#### What you need to do
Restate verbatim the lines between the one holding "if empty is" and the one holding "obj.parent = empty", both included, and no others.

--- BEGIN Raw data ---

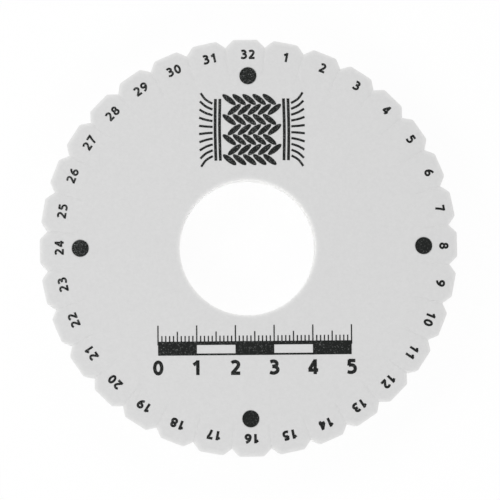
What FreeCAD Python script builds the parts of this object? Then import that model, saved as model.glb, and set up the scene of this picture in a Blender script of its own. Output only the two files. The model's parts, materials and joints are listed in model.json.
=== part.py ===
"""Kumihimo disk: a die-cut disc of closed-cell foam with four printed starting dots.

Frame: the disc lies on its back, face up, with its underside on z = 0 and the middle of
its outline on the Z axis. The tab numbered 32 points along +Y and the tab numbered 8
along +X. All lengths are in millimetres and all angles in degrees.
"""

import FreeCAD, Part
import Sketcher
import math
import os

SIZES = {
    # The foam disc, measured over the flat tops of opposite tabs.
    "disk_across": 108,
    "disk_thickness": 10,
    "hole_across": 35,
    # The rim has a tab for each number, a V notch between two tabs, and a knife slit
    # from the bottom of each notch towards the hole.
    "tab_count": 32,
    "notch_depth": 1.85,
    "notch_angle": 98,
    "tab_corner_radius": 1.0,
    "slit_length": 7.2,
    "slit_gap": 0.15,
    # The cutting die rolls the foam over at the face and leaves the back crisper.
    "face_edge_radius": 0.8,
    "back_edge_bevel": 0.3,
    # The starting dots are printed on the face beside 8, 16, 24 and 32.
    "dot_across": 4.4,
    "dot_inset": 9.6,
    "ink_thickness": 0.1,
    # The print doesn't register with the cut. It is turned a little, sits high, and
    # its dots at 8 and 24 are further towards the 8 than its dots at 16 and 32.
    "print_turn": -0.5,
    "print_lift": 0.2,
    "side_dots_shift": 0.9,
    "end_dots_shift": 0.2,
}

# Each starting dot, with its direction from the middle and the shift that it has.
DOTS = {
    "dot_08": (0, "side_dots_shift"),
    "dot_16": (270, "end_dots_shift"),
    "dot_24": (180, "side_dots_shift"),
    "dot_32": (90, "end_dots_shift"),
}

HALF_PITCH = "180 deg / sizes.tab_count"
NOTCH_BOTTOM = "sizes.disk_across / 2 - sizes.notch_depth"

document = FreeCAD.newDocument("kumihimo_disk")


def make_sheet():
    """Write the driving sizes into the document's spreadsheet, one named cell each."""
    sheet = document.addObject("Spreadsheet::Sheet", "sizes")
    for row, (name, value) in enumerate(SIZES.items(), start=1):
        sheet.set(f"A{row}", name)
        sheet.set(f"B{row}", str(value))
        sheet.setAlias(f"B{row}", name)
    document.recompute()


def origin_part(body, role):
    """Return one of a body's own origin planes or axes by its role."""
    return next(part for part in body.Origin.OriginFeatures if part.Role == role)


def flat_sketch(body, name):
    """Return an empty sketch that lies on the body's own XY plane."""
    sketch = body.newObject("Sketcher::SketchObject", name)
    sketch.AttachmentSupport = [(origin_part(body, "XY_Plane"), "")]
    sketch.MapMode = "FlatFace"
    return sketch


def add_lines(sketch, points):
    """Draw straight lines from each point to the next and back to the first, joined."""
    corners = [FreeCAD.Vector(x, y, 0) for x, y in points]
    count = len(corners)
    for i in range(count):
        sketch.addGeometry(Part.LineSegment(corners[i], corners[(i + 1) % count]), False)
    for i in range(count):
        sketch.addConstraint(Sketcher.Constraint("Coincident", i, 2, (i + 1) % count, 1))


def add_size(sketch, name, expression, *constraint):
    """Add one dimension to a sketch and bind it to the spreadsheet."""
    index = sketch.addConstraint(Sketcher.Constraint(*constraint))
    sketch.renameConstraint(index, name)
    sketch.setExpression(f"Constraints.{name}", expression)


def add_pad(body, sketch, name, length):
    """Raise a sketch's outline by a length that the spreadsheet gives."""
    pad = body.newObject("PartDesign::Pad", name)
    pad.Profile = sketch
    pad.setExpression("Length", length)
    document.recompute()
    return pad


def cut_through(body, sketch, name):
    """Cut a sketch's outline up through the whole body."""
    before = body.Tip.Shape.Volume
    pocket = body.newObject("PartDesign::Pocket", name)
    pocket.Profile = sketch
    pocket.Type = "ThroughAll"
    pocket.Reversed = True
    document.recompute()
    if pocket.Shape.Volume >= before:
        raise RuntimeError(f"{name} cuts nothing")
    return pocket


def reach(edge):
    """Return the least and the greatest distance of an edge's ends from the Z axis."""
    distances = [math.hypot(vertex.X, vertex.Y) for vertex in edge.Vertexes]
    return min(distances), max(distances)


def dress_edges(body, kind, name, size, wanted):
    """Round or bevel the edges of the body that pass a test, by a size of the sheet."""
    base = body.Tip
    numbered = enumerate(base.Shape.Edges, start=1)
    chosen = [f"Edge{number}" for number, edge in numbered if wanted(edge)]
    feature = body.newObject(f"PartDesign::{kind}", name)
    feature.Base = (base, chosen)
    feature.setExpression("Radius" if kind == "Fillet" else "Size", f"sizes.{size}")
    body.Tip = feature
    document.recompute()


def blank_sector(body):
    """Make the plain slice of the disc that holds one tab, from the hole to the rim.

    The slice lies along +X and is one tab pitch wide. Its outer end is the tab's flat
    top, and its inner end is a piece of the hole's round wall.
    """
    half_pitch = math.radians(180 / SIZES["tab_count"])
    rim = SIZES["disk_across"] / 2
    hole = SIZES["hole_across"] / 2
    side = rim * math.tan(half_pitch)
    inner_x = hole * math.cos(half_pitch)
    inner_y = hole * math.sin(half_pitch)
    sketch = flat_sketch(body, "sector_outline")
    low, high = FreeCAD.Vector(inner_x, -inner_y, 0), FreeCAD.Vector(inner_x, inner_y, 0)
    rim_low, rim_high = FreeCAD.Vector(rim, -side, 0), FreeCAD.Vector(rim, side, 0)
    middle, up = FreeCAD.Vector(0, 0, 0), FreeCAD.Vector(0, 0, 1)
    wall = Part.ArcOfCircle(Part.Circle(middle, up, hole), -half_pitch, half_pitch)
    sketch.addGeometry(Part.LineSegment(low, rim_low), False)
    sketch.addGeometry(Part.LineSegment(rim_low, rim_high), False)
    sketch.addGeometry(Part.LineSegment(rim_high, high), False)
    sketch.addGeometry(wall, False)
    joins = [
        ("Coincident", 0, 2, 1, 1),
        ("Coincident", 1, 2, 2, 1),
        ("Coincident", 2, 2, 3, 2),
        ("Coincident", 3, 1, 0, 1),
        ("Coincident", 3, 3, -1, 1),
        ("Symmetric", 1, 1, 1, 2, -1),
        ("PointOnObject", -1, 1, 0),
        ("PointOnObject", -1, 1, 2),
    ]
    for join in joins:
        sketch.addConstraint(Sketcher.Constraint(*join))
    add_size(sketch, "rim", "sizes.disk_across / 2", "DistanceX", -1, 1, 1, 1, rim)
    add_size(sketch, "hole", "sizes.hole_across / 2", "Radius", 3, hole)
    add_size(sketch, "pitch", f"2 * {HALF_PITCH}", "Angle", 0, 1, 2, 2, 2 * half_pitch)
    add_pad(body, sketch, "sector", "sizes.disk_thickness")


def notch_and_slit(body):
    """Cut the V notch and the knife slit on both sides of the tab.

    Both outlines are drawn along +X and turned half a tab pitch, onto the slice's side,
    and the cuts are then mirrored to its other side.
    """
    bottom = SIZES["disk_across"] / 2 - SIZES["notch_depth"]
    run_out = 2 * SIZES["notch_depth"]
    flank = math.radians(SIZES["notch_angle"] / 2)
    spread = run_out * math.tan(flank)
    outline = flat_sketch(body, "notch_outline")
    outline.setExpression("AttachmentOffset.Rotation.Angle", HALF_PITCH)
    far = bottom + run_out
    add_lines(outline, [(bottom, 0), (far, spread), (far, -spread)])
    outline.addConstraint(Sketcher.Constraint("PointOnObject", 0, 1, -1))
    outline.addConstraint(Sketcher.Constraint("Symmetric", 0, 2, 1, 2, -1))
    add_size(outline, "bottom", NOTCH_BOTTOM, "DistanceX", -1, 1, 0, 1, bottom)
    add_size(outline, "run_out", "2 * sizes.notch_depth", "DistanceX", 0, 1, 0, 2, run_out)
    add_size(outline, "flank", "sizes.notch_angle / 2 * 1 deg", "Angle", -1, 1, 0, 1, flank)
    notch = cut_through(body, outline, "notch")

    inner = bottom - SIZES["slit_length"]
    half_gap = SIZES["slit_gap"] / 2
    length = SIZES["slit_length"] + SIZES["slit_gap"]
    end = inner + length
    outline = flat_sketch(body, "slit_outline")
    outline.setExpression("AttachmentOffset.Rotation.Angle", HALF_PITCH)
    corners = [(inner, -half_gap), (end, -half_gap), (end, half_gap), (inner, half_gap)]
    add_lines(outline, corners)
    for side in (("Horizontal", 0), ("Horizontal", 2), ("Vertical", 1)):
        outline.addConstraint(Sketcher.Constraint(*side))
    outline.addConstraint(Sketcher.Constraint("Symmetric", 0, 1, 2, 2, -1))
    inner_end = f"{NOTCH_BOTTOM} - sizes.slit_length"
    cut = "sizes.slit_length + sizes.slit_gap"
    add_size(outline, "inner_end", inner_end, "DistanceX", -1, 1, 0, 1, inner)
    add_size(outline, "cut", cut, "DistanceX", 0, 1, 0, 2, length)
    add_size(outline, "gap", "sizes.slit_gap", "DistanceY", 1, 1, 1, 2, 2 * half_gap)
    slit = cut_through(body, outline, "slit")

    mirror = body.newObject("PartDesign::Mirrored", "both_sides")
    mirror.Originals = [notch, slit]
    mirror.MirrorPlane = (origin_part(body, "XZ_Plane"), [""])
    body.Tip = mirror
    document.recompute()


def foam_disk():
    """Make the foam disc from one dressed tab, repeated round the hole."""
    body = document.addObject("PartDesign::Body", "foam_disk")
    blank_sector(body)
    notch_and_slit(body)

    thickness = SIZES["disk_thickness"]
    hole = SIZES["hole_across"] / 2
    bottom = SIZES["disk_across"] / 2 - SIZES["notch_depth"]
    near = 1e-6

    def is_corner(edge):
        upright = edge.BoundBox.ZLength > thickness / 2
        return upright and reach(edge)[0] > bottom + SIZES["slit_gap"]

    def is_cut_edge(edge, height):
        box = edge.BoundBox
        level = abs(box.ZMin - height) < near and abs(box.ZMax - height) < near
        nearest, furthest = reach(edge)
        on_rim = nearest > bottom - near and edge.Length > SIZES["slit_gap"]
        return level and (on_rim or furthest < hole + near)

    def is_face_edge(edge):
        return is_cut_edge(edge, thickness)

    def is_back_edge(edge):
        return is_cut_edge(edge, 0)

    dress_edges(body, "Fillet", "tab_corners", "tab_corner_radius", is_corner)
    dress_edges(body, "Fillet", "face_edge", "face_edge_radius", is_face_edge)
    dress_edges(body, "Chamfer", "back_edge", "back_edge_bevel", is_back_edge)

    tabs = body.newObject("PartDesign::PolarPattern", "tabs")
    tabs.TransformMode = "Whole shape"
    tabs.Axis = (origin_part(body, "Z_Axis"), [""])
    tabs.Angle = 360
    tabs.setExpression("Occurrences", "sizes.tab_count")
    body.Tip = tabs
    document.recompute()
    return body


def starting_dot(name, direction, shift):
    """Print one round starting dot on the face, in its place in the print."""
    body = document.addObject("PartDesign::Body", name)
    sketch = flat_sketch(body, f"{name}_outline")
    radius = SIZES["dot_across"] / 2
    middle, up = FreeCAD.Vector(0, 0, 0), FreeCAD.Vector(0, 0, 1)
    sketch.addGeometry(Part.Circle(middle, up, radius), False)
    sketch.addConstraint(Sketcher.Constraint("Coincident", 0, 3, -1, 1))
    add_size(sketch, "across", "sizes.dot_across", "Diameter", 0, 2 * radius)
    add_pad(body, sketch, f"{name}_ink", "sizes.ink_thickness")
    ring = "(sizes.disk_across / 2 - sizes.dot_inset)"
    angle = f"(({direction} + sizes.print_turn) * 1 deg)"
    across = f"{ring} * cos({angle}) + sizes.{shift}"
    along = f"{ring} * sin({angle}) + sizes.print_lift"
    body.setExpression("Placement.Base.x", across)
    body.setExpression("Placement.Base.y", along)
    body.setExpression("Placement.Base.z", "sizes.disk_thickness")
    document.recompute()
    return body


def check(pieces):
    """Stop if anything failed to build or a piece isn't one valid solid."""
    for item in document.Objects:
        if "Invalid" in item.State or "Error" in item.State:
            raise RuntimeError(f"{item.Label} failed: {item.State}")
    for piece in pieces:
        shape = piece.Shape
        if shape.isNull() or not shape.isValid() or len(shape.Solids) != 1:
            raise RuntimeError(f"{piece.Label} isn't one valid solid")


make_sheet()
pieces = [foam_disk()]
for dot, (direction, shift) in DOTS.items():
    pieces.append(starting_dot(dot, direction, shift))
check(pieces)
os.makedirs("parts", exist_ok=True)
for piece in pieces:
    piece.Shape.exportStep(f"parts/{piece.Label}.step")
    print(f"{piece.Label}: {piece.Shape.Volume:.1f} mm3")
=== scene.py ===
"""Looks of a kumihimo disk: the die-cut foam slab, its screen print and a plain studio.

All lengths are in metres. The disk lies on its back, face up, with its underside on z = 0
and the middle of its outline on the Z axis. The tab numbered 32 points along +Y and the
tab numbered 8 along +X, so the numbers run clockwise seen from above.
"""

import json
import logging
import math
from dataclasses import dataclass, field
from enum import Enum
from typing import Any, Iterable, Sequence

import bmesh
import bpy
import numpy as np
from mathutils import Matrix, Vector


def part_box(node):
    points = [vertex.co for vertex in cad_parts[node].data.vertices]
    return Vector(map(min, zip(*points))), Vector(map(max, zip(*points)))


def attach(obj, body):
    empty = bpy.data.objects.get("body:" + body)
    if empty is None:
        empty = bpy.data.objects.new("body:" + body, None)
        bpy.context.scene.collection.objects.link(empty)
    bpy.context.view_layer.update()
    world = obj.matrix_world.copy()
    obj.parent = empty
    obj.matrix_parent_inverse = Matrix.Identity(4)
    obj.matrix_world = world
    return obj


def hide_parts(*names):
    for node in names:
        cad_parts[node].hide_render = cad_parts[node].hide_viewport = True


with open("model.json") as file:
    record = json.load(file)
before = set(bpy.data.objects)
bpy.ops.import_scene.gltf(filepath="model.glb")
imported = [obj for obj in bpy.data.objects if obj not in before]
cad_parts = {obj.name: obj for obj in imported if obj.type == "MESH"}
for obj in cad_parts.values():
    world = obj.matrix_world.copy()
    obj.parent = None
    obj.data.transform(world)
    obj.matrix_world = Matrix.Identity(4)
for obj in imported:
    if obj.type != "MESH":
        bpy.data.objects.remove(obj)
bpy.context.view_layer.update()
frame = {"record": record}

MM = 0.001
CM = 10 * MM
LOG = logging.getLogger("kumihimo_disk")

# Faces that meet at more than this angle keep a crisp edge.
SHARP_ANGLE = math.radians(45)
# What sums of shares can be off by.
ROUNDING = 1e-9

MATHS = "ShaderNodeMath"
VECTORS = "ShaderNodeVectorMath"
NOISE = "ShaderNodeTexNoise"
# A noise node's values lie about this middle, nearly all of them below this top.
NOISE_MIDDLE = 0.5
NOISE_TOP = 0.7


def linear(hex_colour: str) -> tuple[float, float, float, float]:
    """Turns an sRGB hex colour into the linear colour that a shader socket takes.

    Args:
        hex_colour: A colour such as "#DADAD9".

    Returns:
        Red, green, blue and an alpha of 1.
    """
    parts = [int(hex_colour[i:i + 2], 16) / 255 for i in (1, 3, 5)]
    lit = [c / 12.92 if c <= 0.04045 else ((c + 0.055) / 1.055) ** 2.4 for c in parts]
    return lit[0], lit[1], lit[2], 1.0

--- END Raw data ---

#### Exercise answer
    if empty is None:
        empty = bpy.data.objects.new("body:" + body, None)
        bpy.context.scene.collection.objects.link(empty)
    bpy.context.view_layer.update()
    world = obj.matrix_world.copy()
    obj.parent = empty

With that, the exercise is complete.